## WORK INSTRUCTIONS
In the listing that follows, count the lines holding the word "names" and report only that number.

## COLLECTED MATERIAL
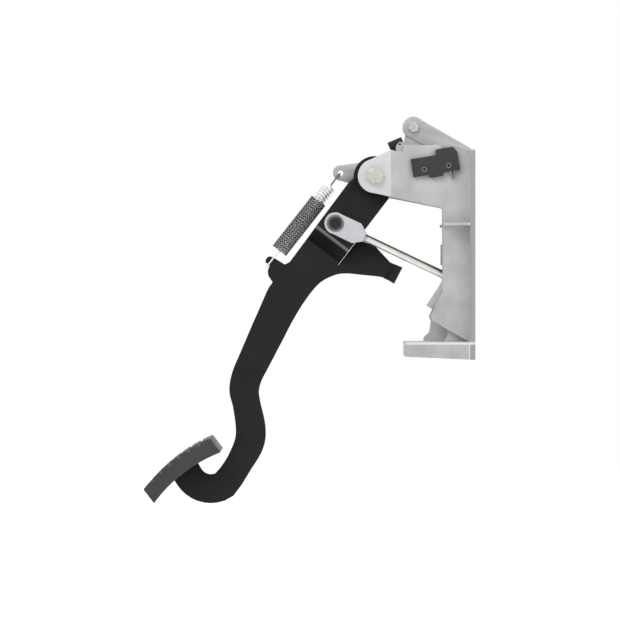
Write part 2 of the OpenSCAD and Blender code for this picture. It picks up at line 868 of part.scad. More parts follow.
module pedal_pad() {
  pitch = pad_l / (groove_n + 1);
  color("#3a3a3a") difference() {
    slab(joggle - pad_w / 2, joggle + pad_w / 2) pad_sector(0, pad_t, pad_l);
    slab(joggle - pad_w / 2 + plate_inset - weld_gap,
         joggle + pad_w / 2 - plate_inset + weld_gap)
      pad_sector(plate_depth - weld_gap, plate_depth + plate_t + weld_gap,
                 pad_l - 2 * plate_inset + 2 * weld_gap);
    slab(joggle - pad_w / 2 + lip, joggle + pad_w / 2 - lip)
      pad_sector(plate_depth, pad_t + 5, pad_l - 2 * lip);
    for (i = [1:groove_n])
      translate([pivot[0] + pad_axis[0], joggle, pivot[1] + pad_axis[1]])
        rotate([0, -(90 + pad_slope) + (i * pitch - pad_l / 2) / pad_r * 180 / PI, 0])
          translate([pad_r - groove_depth, -pad_w, -groove_w / 2])
            cube([groove_depth * 3, 2 * pad_w, groove_w]);
  }
}

// Frame of the pushrod: X along it from the stud
module at_rod() {
  translate([pivot[0] + pin_at[0], 0, pivot[1] + pin_at[1]]) rotate([0, rod_slope, 0])
    children();
}

// The eye: a flat plate on the arm's near face, which ends in a block round the rod
module rod_eye() {
  r = eye_w / 2;
  color("#c9c8cc") difference() {
    at_rod() {
      translate([0, eye_in, 0]) rotate([90, 0, 0]) linear_extrude(eye_t) {
        circle(r = r);
        polygon([[0, r - tuck], [0, -r + tuck], [eye_taper, -r], [eye_l, -eye_nose],
                 [eye_l, eye_nose], [eye_taper, r]]);
      }
      translate([eye_block, eye_in - 0.5, -eye_nose])
        cube([eye_l - eye_block, rod_d / 2 + eye_wall - eye_in + 0.5, 2 * eye_nose]);
    }
    at_rod() rotate([0, 90, 0]) cylinder(d = rod_d + 2 * weld_gap, h = 60);
    cross_bar(pin_at, eye_bush_d + 2 * weld_gap, -20, 20);
  }
}

module eye_bush() {
  color("#7b7b7c") difference() {
    union() {
      cross_bar(pin_at, eye_bush_d, eye_out, eye_in);
      cross_bar(pin_at, eye_bush_d + 3.6, eye_out - eye_flange_t + side_gap, eye_out);
    }
    cross_bar(pin_at, stud_d + 2 * run_gap, -20, 20);
  }
}

module pushrod() {
  color("#c4c9be") at_rod() {
    translate([eye_block + 0.4, 0, 0]) rotate([0, 90, 0])
      cylinder(d = rod_d, h = rod_l - eye_block - 0.4 - rod_d / 2);
    translate([rod_l - rod_d / 2, 0, 0]) sphere(d = rod_d);
  }
}

// Wire of the spring, as points along it: across, depth and distance from the lug
hook_end = spring_l + hook_drop;
upper_seat = lug_hole_d / 2 - wire_d / 2 - hook_gap;
coil_steps = 18;
coil_end = coil_start + coil_l;

upper_hook = concat(
  [[0, upper_loop_r, 6], [0, upper_loop_r, 3]],
  [for (i = [0:6]) [0, upper_loop_r * cos(30 * i),
                    upper_seat + upper_loop_r - upper_loop_r * sin(30 * i)]],
  [[0, -upper_loop_r, 8], [0, -upper_loop_r, 13], [0.6, -coil_r, coil_start - 1.4]]
);
coil = [for (i = [1:turns * coil_steps])
        let (a = 360 * i / coil_steps)
        [coil_r * sin(a), -coil_r * cos(a), coil_start + coil_l * i / coil_steps / turns]];
lower_hook = concat(
  [[0.6, -coil_r, coil_end + 1.8], [0, -coil_r, coil_end + 5], [0, -coil_r, hook_end - 10]],
  [for (i = [0:6]) [0, -coil_r * cos(30 * i), hook_end - coil_r + coil_r * sin(30 * i)]],
  [[0, coil_r, hook_end - 10]]
);
wire = concat(upper_hook, coil, lower_hook);

function unit(v) = v / norm(v);

// Frames along the wire: each carries its side direction on from the one before
function wire_dir(i) = unit(wire[min(i + 1, len(wire) - 1)] - wire[max(i - 1, 0)]);
wire_sides = [for (i = 0, s = [1, 0, 0]; i < len(wire);
                   i = i + 1, s = i < len(wire) ? unit(s - (s * wire_dir(i)) * wire_dir(i)) : s)
              unit(s - (s * wire_dir(i)) * wire_dir(i))];

module wire_sweep(n) {
  rings = len(wire);
  points = [for (i = [0:rings - 1]) let (s = wire_sides[i], b = cross(wire_dir(i), s))
            for (k = [0:n - 1]) wire[i] + wire_d / 2 * (cos(360 * k / n) * s
                                                        + sin(360 * k / n) * b)];
  quads = [for (i = [0:rings - 2], k = [0:n - 1])
           [i * n + k, i * n + (k + 1) % n, (i + 1) * n + (k + 1) % n, (i + 1) * n + k]];
  first = [for (k = [n - 1:-1:0]) k];
  last = [for (k = [0:n - 1]) (rings - 1) * n + k];
  polyhedron(points, concat([first], quads, [last]));
}

// Frame of the spring: Z from the lug hole to the hook seat, Y away from the camera
module at_spring() {
  translate([pivot[0] + lug_hole[0], wall_in + lug_t / 2, pivot[1] + lug_hole[1]])
    rotate([0, 90 - spring_dir, 0]) children();
}

module return_spring() {
  color("#c9cacb") at_spring() wire_sweep(6);
}

module spring_sleeve() {
  color("#57585a") at_spring() translate([0, 0, sleeve_start]) difference() {
    cylinder(d = sleeve_bore + 2 * sleeve_wall, h = sleeve_l);
    translate([0, 0, -1]) cylinder(d = sleeve_bore, h = sleeve_l + 2);
  }
}

module switch_body() {
  color("#414143") difference() {
    switch_slab(switch_front, switch_back) switch_outline(0);
    at_switch() {
      translate([switch_x - 1, plunger_y, 0]) rotate([0, 90, 0])
        cylinder(d = plunger_d + 2 * run_gap, h = 13);
      for (x = [rivet_x, rivet_x + switch_pitch])
        translate([x, 0, rivet_z]) rotate([90, 0, 0])
          cylinder(d = rivet_d + bolt_gap, h = 40);
    }
  }
}

module switch_plunger() {
  r = cam_r;
  color("#d8d8d4") at_switch() translate([r, plunger_y, 0]) rotate([0, 90, 0]) {
    cylinder(d1 = plunger_d - 1.6, d2 = plunger_d, h = 0.8);
    translate([0, 0, 0.8 - eps]) cylinder(d = plunger_d, h = switch_x - r + 6.5);
  }
}

// Hollow rivets that hold the switch in its pocket, flared at both ends
module switch_rivets() {
  l = switch_t + side_gap + pocket_floor;
  color("#b9b9b4") at_switch()
    for (x = [rivet_x, rivet_x + switch_pitch])
      translate([x, switch_front, rivet_z]) rotate([-90, 0, 0]) difference() {
        union() {
          cylinder(d = rivet_d, h = l);
          translate([0, 0, -0.8]) cylinder(d = rivet_d + 1.6, h = 0.8);
          translate([0, 0, l]) cylinder(d = rivet_d + 1.6, h = 0.8);
        }
        translate([0, 0, -1]) cylinder(d = rivet_d - 0.8, h = l + 2);
      }
}

module switch_terminals() {
  color("#c8c4b4") at_switch()
    for (x = [switch_x + switch_l - 10.2, switch_x + switch_l - 7])
      translate([x, switch_front + 0.2, switch_low - 8]) cube([0.8, 4.8, 8]);
}

module stop_buffer() {
  h = buffer_half;
  color("#1c1c1d") {
    slab(-h, h) {
      translate(buffer_at) rotate(buffer_slope) translate([0, -buffer_t])
        square([buffer_l, buffer_t]);
      polygon([buffer_at + polar(buffer_t, buffer_slope - 90), polar(31, buffer_foot_dir),
               polar(22.4, buffer_foot_dir), [16, 17.5], [24, 22], [26, 31]]);
    }
    cross_bar(nipple_at, nipple_d, -wall_in - 1.6, -h + 1);
    cross_bar(nipple_at, 3 * nipple_d, -wall_in + 3, -h + 1);
  }
}

module ear_bolt() {
  y = wall_out - ear_t;
  color("#cfcdc0") {
    cross_bar(ear_at, ear_bolt_d, y - 0.5, wall_out + 8);
    cross_hex(ear_at, ear_hex, y - 4, y, 15);
  }
}

module ear_nut() {
  color("#cfcdc0") difference() {
    cross_hex(ear_at, ear_hex, wall_out, wall_out + 5, 15);
    cross_bar(ear_at, ear_bolt_d + 2 * run_gap, wall_out - 1, wall_out + 6);
  }
}

pedal_bracket();
pivot_bolt();
pivot_nut();
pivot_washer();
pivot_sleeve();
stop_buffer();
ear_bolt();
ear_nut();
switch_body();
switch_rivets();
switch_terminals();
switch_plunger();
pedal_arm();
hub_tube();
hub_bushes();
switch_cam();
rod_stud();
footplate();
pedal_pad();
rod_eye();
eye_bush();
stud_clip();
pushrod();
return_spring();
spring_sleeve();
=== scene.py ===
import json
import math

import bmesh
import bpy
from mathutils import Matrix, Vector


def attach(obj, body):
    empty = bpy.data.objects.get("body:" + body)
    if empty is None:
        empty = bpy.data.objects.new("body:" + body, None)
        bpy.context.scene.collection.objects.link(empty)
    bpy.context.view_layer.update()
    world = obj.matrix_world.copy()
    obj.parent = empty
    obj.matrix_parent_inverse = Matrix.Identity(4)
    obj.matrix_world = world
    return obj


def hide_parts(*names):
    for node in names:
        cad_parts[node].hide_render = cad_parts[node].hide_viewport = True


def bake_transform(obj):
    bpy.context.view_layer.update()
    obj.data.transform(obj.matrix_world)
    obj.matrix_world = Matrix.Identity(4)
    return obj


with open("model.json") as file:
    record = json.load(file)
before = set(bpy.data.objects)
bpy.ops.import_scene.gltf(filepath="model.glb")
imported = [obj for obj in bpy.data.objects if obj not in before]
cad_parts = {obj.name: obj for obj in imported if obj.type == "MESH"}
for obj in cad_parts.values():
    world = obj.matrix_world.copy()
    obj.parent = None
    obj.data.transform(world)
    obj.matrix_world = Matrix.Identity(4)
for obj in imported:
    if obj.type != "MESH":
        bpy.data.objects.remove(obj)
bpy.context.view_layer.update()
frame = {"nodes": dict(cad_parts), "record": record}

MM = 0.001
PIVOT = Vector((-0.102, 0, 0.0808))
NODES = frame["nodes"]
BODY_OF = {name: body for body, names in frame["record"]["behaviour"]["bodies"].items()
           for name in names}


# Materials
def new_material(name):
    """A material with its node tree and its shader."""
    m = bpy.data.materials.new(name)
    m.use_nodes = True
    tree = m.node_tree
    shader = tree.nodes["Principled BSDF"]
    return m, tree, shader


def link(tree, a, b):
    tree.links.new(a, b)


def noise(tree, scale, detail=3.0, rough=0.5, stretch=None):
    """Noise over the object's own coordinates, stretched along an axis if asked."""
    coords = tree.nodes.new("ShaderNodeTexCoord")
    n = tree.nodes.new("ShaderNodeTexNoise")
    n.inputs["Scale"].default_value = scale
    n.inputs["Detail"].default_value = detail
    n.inputs["Roughness"].default_value = rough
    if stretch:
        mapping = tree.nodes.new("ShaderNodeMapping")
        mapping.inputs["Scale"].default_value = stretch
        link(tree, coords.outputs["Object"], mapping.inputs["Vector"])
        link(tree, mapping.outputs["Vector"], n.inputs["Vector"])
    else:
        link(tree, coords.outputs["Object"], n.inputs["Vector"])
    return n.outputs["Fac"]


def ramp(tree, fac, stops):
    """A colour ramp through stops of place and colour."""
    r = tree.nodes.new("ShaderNodeValToRGB")
    while len(r.color_ramp.elements) < len(stops):
        r.color_ramp.elements.new(0.5)
    for e, (at, colour) in zip(r.color_ramp.elements, stops):
        e.position = at
        e.color = (*colour, 1)
    link(tree, fac, r.inputs["Fac"])
    return r.outputs["Color"]


def scalar(tree, fac, low, high, a=0.3, b=0.7):
    """Maps fac from a..b to low..high, clamped."""
    m = tree.nodes.new("ShaderNodeMapRange")
    m.inputs["From Min"].default_value = a
    m.inputs["From Max"].default_value = b
    m.inputs["To Min"].default_value = low
    m.inputs["To Max"].default_value = high
    link(tree, fac, m.inputs["Value"])
    return m.outputs["Result"]


def bump(tree, shader, height, strength, distance=0.0002):
    """A bump on the shader's normal."""
    b = tree.nodes.new("ShaderNodeBump")
    b.inputs["Strength"].default_value = strength
    b.inputs["Distance"].default_value = distance
    link(tree, height, b.inputs["Height"])
    link(tree, b.outputs["Normal"], shader.inputs["Normal"])


def along(tree, origin, direction, length=1.0):
    """Distance from origin along a direction of the object's own frame, over length."""
    coords = tree.nodes.new("ShaderNodeTexCoord")
    shift = tree.nodes.new("ShaderNodeVectorMath")
    shift.operation = "SUBTRACT"
    shift.inputs[1].default_value = origin
    link(tree, coords.outputs["Object"], shift.inputs[0])
    dot = tree.nodes.new("ShaderNodeVectorMath")
    dot.operation = "DOT_PRODUCT"
    dot.inputs[1].default_value = tuple(Vector(direction).normalized() / length)
    link(tree, shift.outputs["Vector"], dot.inputs[0])
    return dot.outputs["Value"]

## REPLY
4